Members are preparing a draft of civic amenities they want from the authorities, which includes abolition of the leasehold system and introduction of the freehold land system in the city.

FONRWA to approach PM and UP CM about a municipal corporation for Noida

Members of Federation of Noida Residents Welfare Associations, or FONRWA, are preparing a draft of civic amenities they want from the authorities. This draft will be handed over to Prime Minister Narendra Modi and UP Chief Minister Yogi Adityanath on December 25, on their visit to the city for inaugurating the Delhi Metro Magenta line.

According to members of FONRWA, the primary demands include setting up of a municipal corporation and allowance for freehold property in the city.

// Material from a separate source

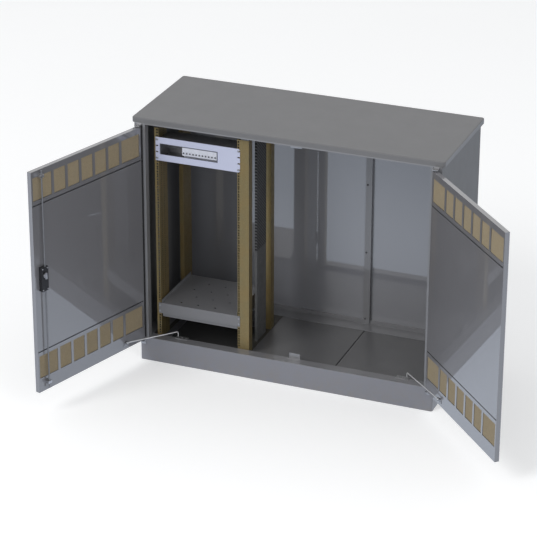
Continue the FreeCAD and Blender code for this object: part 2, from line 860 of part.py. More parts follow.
def swing(item, side):
    angle = "leftOpen" if side > 0 else "rightOpen"
    item.Placement = FreeCAD.Placement(vector(), FreeCAD.Rotation(vector(0, 0, -side), 1))
    bind(item, Placement_Rotation_Angle=angle)
    return at(item, f"{-side}*pivotAcross", pivotBack)


def doorBox(side, near, far, y, z, width, height):
    # a block between two distances from the hinge axis
    start = near if side > 0 else f"-({far})"
    return box(start, y, z, f"{far} - ({near})", width, height)


def doorRectangle(item, side, near, low, far, high):
    start, end = (near, far) if side > 0 else (f"-({far})", f"-({near})")
    return rectangle(item, start, low, end, high)


def doorSkin(side):
    owner = body()
    outer = "pivotInset - doorThick"
    plan = [(f"-({tail})", outer), (freeEdge, outer), (freeEdge, innerFace),
            (f"-({tail}) + doorChamfer", innerFace), (f"-({tail})", f"{innerFace} - doorChamfer")]
    profile = outline(sketch(owner, "XY_Plane", "doorBottom"), [(f"{side}*({x})", y) for x, y in plan])
    pad(owner, profile, f"{doorTop} - doorBottom")
    hollow = sketch(owner, "XZ_Plane", f"-({innerFace})")
    doorRectangle(hollow, side, cavityStart, "doorBottom + doorSheet", cavityEnd, f"{doorTop} - doorSheet")
    pocket(owner, hollow, "doorThick - doorSheet", back=True)
    for low in (upperVent, lowerVent):
        slots = sketch(owner, "XZ_Plane", f"-({outer})")
        bottom = f"{low} + (ventHeight - (louvreCount - 1)*louvrePitch - louvreHigh)/2"
        for n in range(int(value("louvreColumns"))):
            far = f"{ventStart} - {n}*({ventLength} - louvreLong)/(louvreColumns - 1)"
            doorRectangle(slots, side, f"{far} - louvreLong", bottom, far, f"{bottom} + louvreHigh")
        first = pocket(owner, slots, "doorSheet")
        row(owner, first, slots, "V_Axis", "(louvreCount - 1)*louvrePitch", "louvreCount")
    return owner


def ventCover(side, low, high, windowLow):
    owner = body()
    plate = sketch(owner, "XZ_Plane", f"-({sheetBack})")
    doorRectangle(plate, side, cavityStart, low, cavityEnd, high)
    pad(owner, plate, "doorSheet", back=True)
    windows = sketch(owner, "XZ_Plane", f"-({sheetBack})")
    far = ventStart
    for width in ["ventWide"] + ["ventNarrow"] * int(value("narrowCount")) + ["ventWide"]:
        near = f"{far} - {width}"
        doorRectangle(windows, side, near, windowLow, far, f"{windowLow} + ventHeight")
        far = f"{near} - ventRib"
    pocket(owner, windows, "doorSheet")
    return owner


def filterFrame(side, low):
    # tray behind the windows with a lip that holds the filter mat from the rear
    near = f"{ventStart} - ({ventLength})"
    back = f"{sheetBack} - padThick"
    rear = f"{back} - doorSheet"
    outer = doorBox(side, f"{near} - doorSheet", f"{ventStart} + doorSheet", rear, f"{low} - doorSheet",
                    "padThick + doorSheet", "ventHeight + 2*doorSheet")
    seat = doorBox(side, near, ventStart, back, low, "padThick", "ventHeight")
    mouth = doorBox(side, f"{near} + frameLip", f"{ventStart} - frameLip", rear, f"{low} + frameLip",
                    "doorSheet", "ventHeight - 2*frameLip")
    return cut(outer, joined(seat, mouth))


def filterPad(side, low):
    near = f"{ventStart} - ({ventLength})"
    return doorBox(side, near, ventStart, f"{sheetBack} - padThick", low, "padThick", "ventHeight")


def hingePins(side):
    return [rod(0, 0, z, "pinRadius", "pinLength") for z in ("doorBottom - pinLength", doorTop)]


def stayBracket(side, foot):
    # foot plate on the door, shelf below the stay's eye and a headed pin through it
    shelfHigh = "stayHeight - eyeHeight/2 - eyePlay"
    shelfLow = f"{shelfHigh} - stayShelf"
    pinHigh = f"{shelfHigh} + eyeHeight + 2*eyePlay"
    across = f"{side}*({foot})"
    depth = f"{innerFace} + stayOff"
    plate = doorBox(side, f"{foot} - stayPlate/2", f"{foot} + stayPlate/2", innerFace,
                    f"{shelfHigh} - stayPlate/2", "doorSheet", "stayPlate/2")
    shelf = doorBox(side, f"{foot} - eyeRadius", f"{foot} + eyeRadius", innerFace, shelfLow,
                    "stayOff + eyeRadius", "stayShelf")
    pin = rod(across, depth, shelfLow, "stayRadius", f"{pinHigh} + doorSheet - ({shelfLow})")
    head = rod(across, depth, pinHigh, "headRadius", "doorSheet")
    return joined(plate, shelf, pin, head)


def doorPanel(side):
    low = f"{lowerVent} + ventHeight + ventBorder + panelSeam"
    high = f"{upperVent} - ventBorder - panelSeam"
    return doorBox(side, cavityStart, cavityEnd, sheetBack, low, "doorSheet", f"{high} - ({low})")


def makeDoor(name, side, foot):
    lowCover = ventCover(side, "doorBottom + doorSheet", f"{lowerVent} + ventHeight + ventBorder", lowerVent)
    highCover = ventCover(side, f"{upperVent} - ventBorder", f"{doorTop} - doorSheet", upperVent)
    parts = {
        "door_skin": [doorSkin(side)],
        "door_panel": [doorPanel(side)],
        "vent_covers": [lowCover, highCover],
        "filter_frames": [filterFrame(side, lowerVent), filterFrame(side, upperVent)],
        "filter_mats": [filterPad(side, lowerVent), filterPad(side, upperVent)],
        "hinge_pins": hingePins(side),
        "stay_bracket": [stayBracket(side, foot)],
    }
    for part, pieces in parts.items():
        node(f"{name}_{part}", swing(grouped(*pieces), side))


# Wire stay: eye at the local origin, wire along +X, hook turned down at the far end
def stayWire(length):
    owner = body()
    path = sketch(owner, "XZ_Plane")
    reach = value(length)
    bend = value("stayBend")
    start = vector(value(wireStart), 0, 0)
    centre = vector(reach - bend, -bend, 0)
    arc = Part.Circle(centre, vector(0, 0, 1), bend)
    path.addGeometry(Part.LineSegment(start, vector(reach - bend, 0, 0)), False)
    path.addGeometry(Part.ArcOfCircle(arc, 0, math.pi / 2), False)
    path.addGeometry(Part.LineSegment(vector(reach, -bend, 0), vector(reach, -value(hookDrop), 0)), False)
    path.addConstraint(Sketcher.Constraint("Tangent", 0, 2, 1, 2))
    path.addConstraint(Sketcher.Constraint("Tangent", 1, 1, 2, 1))
    fix(path, "DistanceX", 0, 1, wireStart)
    fix(path, "DistanceY", 0, 1, "0")
    path.addConstraint(Sketcher.Constraint("Horizontal", 0))
    index = path.addConstraint(Sketcher.Constraint("Radius", 1, bend))
    path.setExpression(f"Constraints[{index}]", bound("stayBend"))
    fix(path, "DistanceX", 2, 2, length)
    fix(path, "DistanceY", 2, 2, f"-({hookDrop})")
    section = circle(sketch(owner, "YZ_Plane", wireStart), "0", "0", "stayRadius")
    wire = owner.newObject("PartDesign::AdditivePipe", "Wire")
    wire.Profile = section
    wire.Spine = (path, ["Edge1", "Edge2", "Edge3"])
    return owner


def stay(side, foot, socket):
    # the eye's place comes from the door's opening, the wire's length from the socket
    openAngle = "leftOpen" if side > 0 else "rightOpen"
    across = f"({foot})*cos({openAngle}) + ({innerFace} + stayOff)*sin({openAngle})"
    deep = f"({innerFace} + stayOff)*cos({openAngle}) - ({foot})*sin({openAngle})"
    gapAcross = f"(pivotAcross - ({across}) - {socket})"
    gapDeep = f"(socketInset + doorGap + pivotInset - ({deep}))"
    length = f"sqrt({gapAcross}^2 + {gapDeep}^2)"
    wire = stayWire(length)
    eye = rod(0, 0, "-eyeHeight/2", "eyeRadius", "eyeHeight")
    bore = rod(0, 0, "-eyeHeight/2", "stayRadius + pinPlay", "eyeHeight")
    item = cut(joined(wire, eye), bore)
    aim = f"atan({gapDeep}/({gapAcross}))"
    item.Placement = FreeCAD.Placement(vector(), FreeCAD.Rotation(vector(0, 0, 1), 1))
    bind(item, Placement_Rotation_Angle=aim if side > 0 else f"180 deg - {aim}")
    return at(item, f"{-side}*(pivotAcross - ({across}))", f"{pivotBack} + {deep}", "stayHeight")


def makeStays():
    node("left_stay", stay(1, "leftFoot", "leftSocket"))
    node("right_stay", stay(-1, "rightFoot", "rightSocket"))


# Lock of the left door: case, knob, two sliding rods, guides and outer plate.
faceDepth = f"{innerFace} + caseDeep"
rodDepth = f"{innerFace} + rodProud"
knobPlace = f"{rodPlace} + knobOffset"
knobHeight = "lockHeight + knobRise"
caseLow = "lockHeight - caseTall/2"
caseHigh = "lockHeight + caseTall/2"
slack = "rodRadius + pinPlay"


def lockCase():
    start = f"{rodPlace} + caseOffset - caseWide/2"
    depth = "rodInCase + rodStroke"
    seatDeep = "spindleDeep + spindleGap"
    case = box(start, innerFace, caseLow, "caseWide", "caseDeep", "caseTall")
    lower = rod(rodPlace, rodDepth, caseLow, slack, depth)
    upper = rod(rodPlace, rodDepth, f"{caseHigh} - ({depth})", slack, depth)
    seat = rod(knobPlace, f"{faceDepth} - ({seatDeep})", knobHeight, "spindleRadius + pinPlay", seatDeep, "y")
    return cut(case, lower, upper, seat)


def lockKnob():
    base = f"{faceDepth} + eyePlay"
    boss = rod(knobPlace, base, knobHeight, "knobRadius", "knobThick", "y")
    inner = f"{faceDepth} - spindleDeep"
    spindle = rod(knobPlace, inner, knobHeight, "spindleRadius", "spindleDeep + knobThick", "y")
    lever = box(f"{knobPlace} - leverWide/2", f"{base} + knobThick", f"{knobHeight} - leverLong/2",
                "leverWide", "leverDeep", "leverLong")
    return joined(boss, spindle, lever)


def rodGuides():
    guides = []
    for top in (f"{doorTop} - guideInset", f"{lowerVent} - guideInset"):
        base = f"{top} - guideTall"
        block = box(f"{rodPlace} - guideWide/2", innerFace, base, "guideWide", "guideDeep", "guideTall")
        guides.append(cut(block, rod(rodPlace, rodDepth, base, slack, "guideTall")))
    return guides


def escutcheon():
    outer = f"{innerFace} - doorThick - escutcheonThick"
    plate = box(f"{knobPlace} - escutcheonWide/2", outer, "lockHeight - escutcheonTall/2",
                "escutcheonWide", "escutcheonThick", "escutcheonTall")
    barrel = rod(knobPlace, f"{outer} - escutcheonThick", knobHeight, "knobRadius", "escutcheonThick", "y")
    return joined(plate, barrel)


def makeLock():
    lowerEnd = "plinthHeight + sillSheet + rodGap"
    upperEnd = f"{caseHigh} - rodInCase"
    upper = rod(rodPlace, rodDepth, upperEnd, "rodRadius", f"{doorTop} - ({upperEnd})")
    lower = rod(rodPlace, rodDepth, lowerEnd, "rodRadius", f"{caseLow} + rodInCase - ({lowerEnd})")
    parts = {
        "lock_case": [lockCase()],
        "lock_knob": [lockKnob()],
        "lock_rod_upper": [upper],
        "lock_rod_lower": [lower],
        "rod_guides": rodGuides(),
        "lock_escutcheon": [escutcheon()],
    }
    for label, pieces in parts.items():
        node(label, swing(grouped(*pieces), 1))


def checkAndWrite():
    sheet.clear("D1")
    document.recompute()
    for item in document.Objects:
        faults = [word for word in item.State if word in ("Invalid", "Error")]
        if faults:
            raise RuntimeError(f"{item.Label}: {faults}")
    os.makedirs("parts", exist_ok=True)
    for item in nodes:
        shape = item.Shape
        if shape.isNull() or not shape.isValid() or not shape.Solids:
            raise RuntimeError(f"{item.Label}: bad shape")
    for item in nodes:
        item.Shape.exportStep(f"parts/{item.Label}.step")
        size = item.Shape.BoundBox
        low = [round(v, 1) for v in (size.XMin, size.YMin, size.ZMin)]
        high = [round(v, 1) for v in (size.XMax, size.YMax, size.ZMax)]
        print(item.Label, len(item.Shape.Solids), round(item.Shape.Volume), low, high)


fillSheet()
makePlinth()
makeBaseFrame()
makeFloor()
makeWalls()
makePosts()
makeJointPost()
makeRoof()
makeTabs()
makeBrackets()
makeSockets()
makeRack()
makeBreakerPanel()
makeBreakers()
makeShelf()
makeDoor("left", 1, "leftFoot")
makeDoor("right", -1, "rightFoot")
makeStays()
makeLock()
checkAndWrite()
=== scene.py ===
import bpy
import math
from mathutils import Matrix, Vector
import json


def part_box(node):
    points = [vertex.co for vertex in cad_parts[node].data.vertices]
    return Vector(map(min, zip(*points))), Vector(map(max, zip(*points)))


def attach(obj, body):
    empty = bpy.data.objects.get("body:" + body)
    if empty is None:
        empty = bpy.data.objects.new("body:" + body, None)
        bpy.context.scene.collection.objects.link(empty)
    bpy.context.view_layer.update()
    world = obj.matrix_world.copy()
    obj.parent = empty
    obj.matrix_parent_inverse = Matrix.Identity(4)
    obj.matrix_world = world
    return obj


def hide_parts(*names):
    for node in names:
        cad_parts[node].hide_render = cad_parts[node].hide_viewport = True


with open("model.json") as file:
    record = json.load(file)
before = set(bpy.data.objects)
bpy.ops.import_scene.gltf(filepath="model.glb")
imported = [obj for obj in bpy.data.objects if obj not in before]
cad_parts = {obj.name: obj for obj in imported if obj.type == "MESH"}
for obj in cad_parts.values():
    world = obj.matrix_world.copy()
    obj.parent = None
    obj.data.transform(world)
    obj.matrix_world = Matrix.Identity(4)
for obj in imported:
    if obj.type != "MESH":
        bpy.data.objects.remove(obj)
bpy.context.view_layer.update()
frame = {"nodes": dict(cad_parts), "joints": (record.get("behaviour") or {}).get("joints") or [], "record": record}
print("frame loaded", len(frame["nodes"]), "nodes")


# Shader maths: one term of a material's node tree.
class Term:
    def __init__(self, graph, socket):
        self.graph = graph
        self.socket = socket

    def maths(self, kind, first, second):
        return self.graph.node("ShaderNodeMath", {"operation": kind}, {0: first, 1: second})

    def __add__(self, other):
        return self.maths("ADD", self, other)

    def __radd__(self, other):
        return self.maths("ADD", other, self)

    def __sub__(self, other):
        return self.maths("SUBTRACT", self, other)

    def __rsub__(self, other):
        return self.maths("SUBTRACT", other, self)

    def __mul__(self, other):
        return self.maths("MULTIPLY", self, other)

    def __rmul__(self, other):
        return self.maths("MULTIPLY", other, self)

    def __gt__(self, other):
        return self.maths("GREATER_THAN", self, other)

    def __lt__(self, other):
        return self.maths("LESS_THAN", self, other)

    def __mod__(self, other):
        return self.maths("FLOORED_MODULO", self, other)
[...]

The federation representatives said they had opposed residents who had pleaded against the setting up of a dedicated municipal body for Noida, Greater Noida and Yamuna Expressway.  

NP Singh, president of FONRWA, told City Spidey that they wanted a municipal corporation that would function on the lines of the ones in New Delhi and Ghaziabad. “Though the Industrial Development Act of 1976 states that every city should have its own municipal corporation, Noida is still without one,” he added.

On September 4 this year, the district magistrate of Gautam Budh Nagar, BN Singh, had suggested that municipal functions under the purview of Noida Authority be transferred to the UP government. He had also written to three ministers saying that a municipal body should be formed on the lines of New Delhi Municipal Council (NDMC) or Ghaziabad Nagar Nigam.

Freehold property for residents of Noida has also been a long-standing demand of the federation since 2007. Even though 40 years have passed since the inception of Noida, the system of leasehold property continues to exist in the city. Consequently, residents of the city are perenially insecure.

"Most allottees in Noida have already paid a one-time lease rent. This 99-year lease is gross injustice towards residents. Governments in the past have only made empty promises to obliterate this leasehold system, but it now time to take this demand seriously," Singh elaborated.